Obwohl die Staatskasse, so die Regierung in Kinshasa, leer ist, wurde Anfang letzter Woche bekannt, dass die durch das kongolesische Parlament in Japan für die Senatoren und Deputierten bestellten 620 Jeeps (Nissan) in Boma eingetroffen sind. Stückpreis: zwischen "16.000" und "20.000" $ US. Es gab dort sogar eine vom Präsidenten der Nationalversammlung organisierte Zeremonie zur Übergabe der Luxusautos und Verteilung der Bezinsbons an die "Frauen" und "Herren" Parlamentarier. Diesbezüglich und angesichts der manifesten Misere der kongolesischen Bevölkerung spricht man in den Straßen von Kinshasa sogar vom Zynismus und von einer ostentativen und geschmacklosen Provokation.
Wir sagen "zwischen "16.000" und "20.000" $ US" deshalb, weil die Angaben über den wahren Preis variieren. Während der erste Sprecher des Senats, Lambert Mende, vom 16.000 $ US spricht, avanciert sein Kollege, Kimasi, die Zahl von 18.000 $ US. Die belgische Firma, DEMIMPEX, die als Intermediär für die Beschaffung dieser Luxusautos diente, nennt den Betrag von 20.000 $ US. Ein Dissens existiert auch in Bezug auf die Eigenbeteiligung der Parlamentarier. Es wird einerseits von 500 $ US pro Person gesprochen, während andererseits die Rede von einjährigen Ratenzahlungen ist, die durch das "Übergangsgeld" der Parlamentarier finanziert wurden. Wie kann man über "Übergangsgeld" verfügen, solange man noch im Amt ist? Dies ist die Frage.

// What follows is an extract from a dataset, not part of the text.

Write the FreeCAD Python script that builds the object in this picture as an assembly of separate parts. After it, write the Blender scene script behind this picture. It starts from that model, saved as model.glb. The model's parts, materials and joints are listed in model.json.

Wahr ist nur, und wir beziehen uns, obwohl wir davon überzeugt sind, dass ein Jeep (Nissan) ca. 40.000 $ US kostet, hier auf den durch die belgische Firma angegebenen Preis von 20.000 $ US, dass die kongolesische Staatskasse 12.400.000 $ US ausgeben muss, um die partikularen Interessen eines Teils der Bevölkerung, sprich nicht vom Volke gewählter Parlamentarier, zu befriedigen. Hinzu kommen die Transport- und Einfuhrgebühren. Und dies, in einem Moment, in dem die Lehrer und die Beamten um die Umsetzung des zwischen ihren Vertretern und dem Vize-Präsidenten für soziale und kulturelle Angelegenheiten sowie dem Minister für Schulwesen (Grund-, Berufs- und weiterführende Schule) abgeschlossenen "Abkommens von Mbudi" kämpfen. Es geht hier um die gerechte Verteilung des immer kleiner werdenden "nationalen Reichtums". Wahr ist auch, dass, die Parlamentarier nach dem Motto "sich bedienen anstatt dem Volk dienen" agieren.
Unglaublich aber wahr... Vor einigen Tagen hatte der Gouverneur der Zentralbank der DR Kongo vor der Presse in Kinshasa zugegeben, dass sich innerhalb der von ihm geleiteten Institution eine "mafiaähnliche" Gruppe konstituiert hatte, auf deren Konto das Verschwinden von über 1,5 Millionen $ US zurückgeführt wird. Die Verantwortlichen, fügte der Gouverneur der Zentralbank hinzu, wurden verhaftet und zu einer 24-monatigen Gefängnisstrafe verurteilt. Überall sonst in der zivilisierten Welt hätte der Leiter die Verantwortung für diese administrative Dysfunktion übernehmen und seine Kündigung anbieten müssen, da die Dysfunktion auf die Unfähigkeit seiner Amtsführung zurück geht.
Wir sind leider in der DR Kongo, und trotz des mangelnden Verantwortungssinnes amtiert er weiter.